South Koreans were once allowed to visit Mount Kumgang, but the tours were suspended when a 53-year-old South Korean tourist was shot and killed while walking on a resort’s beach. She had reportedly crossed over a sand dune and was shot twice by a North Korean soldier.

In 2010, the two Koreas held reunions for one hundred families separated by the Korean War at a hotel and reunion center in Mount Kumgang.


Mount Kumgang resort hotel in North Korea. Source: Shutterstock.

Currently, Hyundai Asan, an arm of the South Korean conglomerate Hyundai Group and a major investor in North Korea, has plans to expand the region with a proper ski resort to complement the current sleigh course and complete golf courses.


Located in North Hwanghae Province in the southern part of North Korea, Kaesong was the capital of Korea during the Taebong kingdom (901 to 918) and subsequent Goryeo dynasty (918 t0 1392).


A view of the Kaesong city center in North Korea. Source: Shutterstock.

The city is close to the Korean Demilitarised Zone (DMZ) and the only city to have changed hands from South to North Korean control as a result of the armistice agreement.

It used to house the jointly run Kaesong Industrial Region, a sprawling inter-Korean industrial complex with over 120 South Korean textile and other labor-intensive factories. However, it was shuttered in February 2016 when North Korea ran its fourth nuclear test and launched a long-range rocket.

South Korea used to run tour programmes to Kaesong but that has also been halted amid tensions and strained relationships between the two countries.


The Koryo Museum in Kaesong, North Korea is a part of Sungkyunkwan University and a Unesco World Heritage Site. Source: Shutterstock.

The city’s attractions include many Goryeo-era sites such as the Kaesong Namdaemun gate, the Koryo Museum, the remains of the Manwoldae Palace, the tombs of kings Kongmin and Wanggon, the Pakyon Falls, and the Pyochung Pavilion, just to name a few.

Mount Baekdu

Also known as Mount Paektu, the 9,003 ft-high peak is an active volcano in the China-North Korea border.

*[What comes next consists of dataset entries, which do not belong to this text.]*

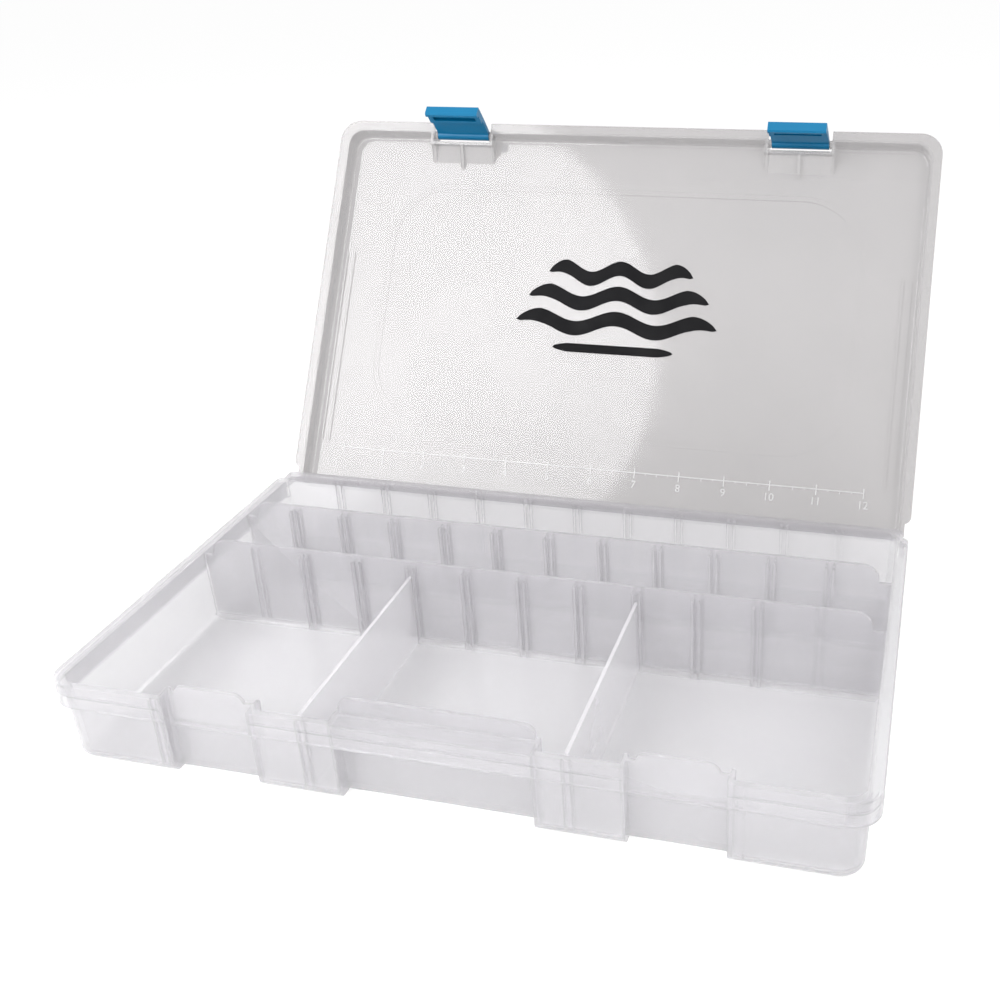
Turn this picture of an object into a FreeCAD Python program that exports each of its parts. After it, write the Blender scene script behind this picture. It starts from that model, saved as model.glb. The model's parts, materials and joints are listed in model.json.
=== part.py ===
"""Fishing tackle box: a moulded tray and lid joined by a thin hinge web, two latches, two dividers.

Frame: origin at the middle of the tray's flat base, X along the length, -Y to the front, +Z up.
The box is modelled with the lid standing open and the latches swung a little way off their catches.
"""
import FreeCAD, Part
import math
import os

V = FreeCAD.Vector
X_AXIS = V(1, 0, 0)
Z_AXIS = V(0, 0, 1)

# --- driving dimensions, in millimetres -------------------------------------------------------
LENGTH = 356.0            # over the side flanges
FRONT = -106.0            # outer face of the front flange
SIDE_REAR = 100.0         # where the side flanges end
REAR = 108.6              # outer face of the rear rim strip
HINGE_LENGTH = 350.0      # length of the hinge zone
RIM = 39.4                # height of the tray's rim
WALL = 1.8                # tray wall and floor
FLANGE_OVERHANG = 4.0     # flange face to wall face at the sides
FRONT_OVERHANG = 1.1      # flange face to wall face at the front
FLANGE_DEPTH = 11.8       # height of the skirt
GROOVE_Z = 34.0           # shallow groove that runs round the flange
GROOVE_WIDTH = 1.2
GROOVE_DEPTH = 0.5
DRAFT = 1.3               # how much further in the side and rear walls stand at the base
FRONT_DRAFT = 0.3         # the same for the front wall
CORNER = 12.0             # plan radius of the flange corners
WALL_CORNER = 10.5        # plan radius of the wall corners
BASE_FILLET = 4.0

LATCH_X = 100.5           # middle of each latch, either side
LATCH_RECESS = 40.4       # width of the recess in the tray front
LATCH_WALL_Y = -98.5      # outer face of the recess wall
PAD_Y = -101.0            # outer face of the catch pad
PAD_BOTTOM = 22.8
PAD_TOP = 43.4
PAD_TAB = 33.6            # width of the part of the pad that stands above the rim
GRIP_WIDTH = 85.0         # finger recess in the middle of the front
GRIP_WALL_Y = -97.0
GRIP_TAB_TOP = 46.4
TAB_CORNER = 5.0

WALL_A_Y = 10.6            # front face of the fixed wall behind the big compartment
WALL_B_Y = 53.6           # front face of the fixed wall between the two rear channels
FIXED_WALL = 1.8
FIXED_TOP = 47.6
FIXED_END = 6.0           # gap from the side wall to the raised part of a fixed wall
FIXED_CORNER = 8.0        # round ends of the raised part
FIXED_FOOT = 2.5          # fillet at the foot of a fixed wall

RIB_WIDTH = 1.2
RIB_DEPTH = 2.5
RIB_SPACING = 3.4         # middle to middle of the two ribs of one slot
SLOT_PITCH = 28.5
CHANNEL_SLOTS = 11        # slots along each face of the rear channels
BIG_SLOTS = 9             # slots along the front face of the first fixed wall
FRONT_SLOTS = (57.0, 125.2)
DIVIDER_X = 57.0
DIVIDER_THICKNESS = 1.5
DIVIDER_TOP = 40.0

HINGE_Y = 110.2           # lid axis
HINGE_Z = 34.6
OPEN_ANGLE = 122.0        # lid angle from closed to its stop
WEB_RADIUS = 0.8
WEB_THICKNESS = 0.8

LID_BASE = 39.7           # underside of the lid's rim when closed
LID_INNER = 48.3          # inner face of the lid panel when closed
LID_TOP = 50.1
LID_LEDGE = 1.8
LID_WALL = 1.8
LID_LEDGE_WIDTH = 4.2
LID_DRAFT = 1.0
LID_OVERHANG = 0.3        # how far the lid's rim stands outside the tray's at the sides
LID_FRONT = -110.3        # front edge of the lid's rim
LID_SIDE_REAR = 103.2     # where the lid's side flanges end
LID_REAR = 111.0
LID_STRIP_BOTTOM = 36.0
RIDGE_X = 142.0           # half length of the stacking ridge on the lid
RIDGE_Y0 = -76.0
RIDGE_Y1 = 72.0
RIDGE_CORNER = 38.0
RIDGE_WIDTH = 3.0
RIDGE_HEIGHT = 0.9
SIDE_RIBS = (163.0, 167.5)
SIDE_RIB_Y0 = -30.0
SIDE_RIB_Y1 = 85.0
SIDE_RIB_DEPTH = 0.8

POCKET_WIDTH = 35.6       # latch pocket in the lid's front edge
POCKET_WALL_Y = -98.8
POCKET_KNEE_Z = 44.0      # where the pocket wall starts to slope
POCKET_BACK_Y = -89.0     # where the slope meets the panel
PIVOT_Y = -104.0
PIVOT_Z = 43.9
BAR_RADIUS = 1.5
BOSS_RADIUS = 2.4
BOSS_GAP = 0.4

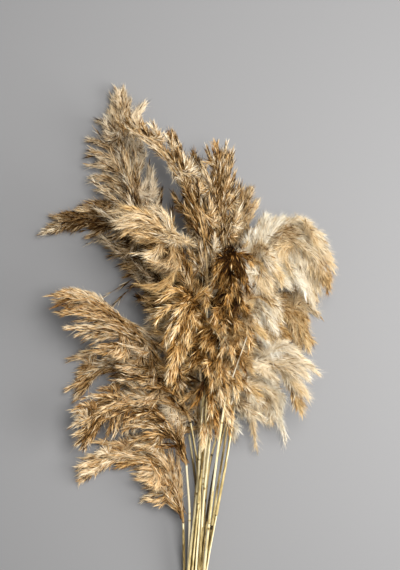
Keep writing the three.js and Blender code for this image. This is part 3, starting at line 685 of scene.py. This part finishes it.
def core_shares(fingers, core):
    """Where along the core each finger's root lies."""
    roots = bezier(core, np.linspace(0, 1, SHARE_STEPS + 1))
    return np.linalg.norm(fingers[:, None, 0] - roots, axis=2).argmin(axis=1) / SHARE_STEPS


def turned_fingers(fingers, core, last, way, gives):
    """Fingers with those up to a share of the core turned, each half as long as it was."""
    low = core_shares(fingers, core) <= last
    way = unit(np.array(way, float))
    points = [fingers[:, 0]]
    for i, give in enumerate(gives):
        half = fingers[:, i + 1] - fingers[:, i]
        heading = unit(half)
        heading = unit(heading + (way - heading) * (give * low)[:, None])
        points.append(points[-1] + heading * np.linalg.norm(half, axis=1)[:, None])
    return np.stack(points, axis=1)


def grow_fingers(name, core, rng):
    """A plume's fingers, each as the three control points of a quadratic Bezier, their tones and
    their warmths."""
    plume = PLAIN | PLUMES[name]
    extra = extra_fingers(plume, core, rng)
    fingers = np.concatenate([strand_lines(name, core), fingers_along(core, rng), extra])
    if name in TURNED:
        fingers = turned_fingers(fingers, core, *TURNED[name])
    paler = np.zeros(len(fingers))
    # Extra fingers are darker: painted shade, as they lie deeper in the plume.
    paler[-len(extra):] = -EXTRA_PAINTED_SHADE
    for share, bend, tip, *own in LONE_FINGERS.get(name, []):
        finger = [bezier(core, share), bend + shift, tip + shift]
        fingers = np.concatenate([fingers, [finger]])
        paler = np.append(paler, own or 0)
    share = core_shares(fingers, core)
    steps = np.linspace(0, 1, len(plume["paler"]))
    tones = KINDS[plume["kind"]]["tone"] + np.interp(share, steps, plume["paler"]) + paler
    tones += FINGER_VARIES * rng.normal(size=len(fingers))
    foot, tip, varies = plume["warmth"]
    warmths = foot + (tip - foot) * share ** WARMTH_RISE + varies * rng.normal(size=len(fingers))
    return fingers, tones, warmths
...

It’s also the highest mountain on the Korean Peninsula and one of the three “spirited” mountains, the other two being Mount Jiri in South Gyeongsang Province and Mount Halla in Jeju island.

Atop the mountain in a caldera lies a large crater lake of emerald water, called Heaven Lake. The caldera was formed by a violent eruption in 946.


The revered Heaven Lake, loved by North and South Koreans, as well as the Chinese. Source: Shutterstock.

North and South Koreans consider the volcano and its caldera lake to be their respective countries’ spiritual home.

Rumor has it that the 1,260 ft-deep Heaven Lake is home to mythical monsters that “could swim as fast as yachts”. In 2007, people in China reported sightings of giant seal-like or scaled and horned creatures in the lake.

It was later debunked by scientists, who said the water is too cold for large animals.

On the North Korean side of the mountain, there are a number of monuments, including one of the late Kim Il Sung in military attire.


Coaches park near the Mount Baekdu summit. Source: Shutterstock.

These days, tourists head to Mount Baekdu to hike and enjoy scenic views of the waterfalls, rivers, and hot springs.

To get there, tourists need to hop on a government-provided coach at the airport in Samjiyon and get shuttled to the mountain.

When can South Koreans start touring the above North Korean destinations?

South Korea’s Culture Ministry has said it would be difficult to provide a time frame given the need to inspect tour facilities in the North as well as to work out details with companies.

However, a task force has been launched to prepare for possible tour programmes in the North by South Korean tourists, according to the Korea Tourism Organisation.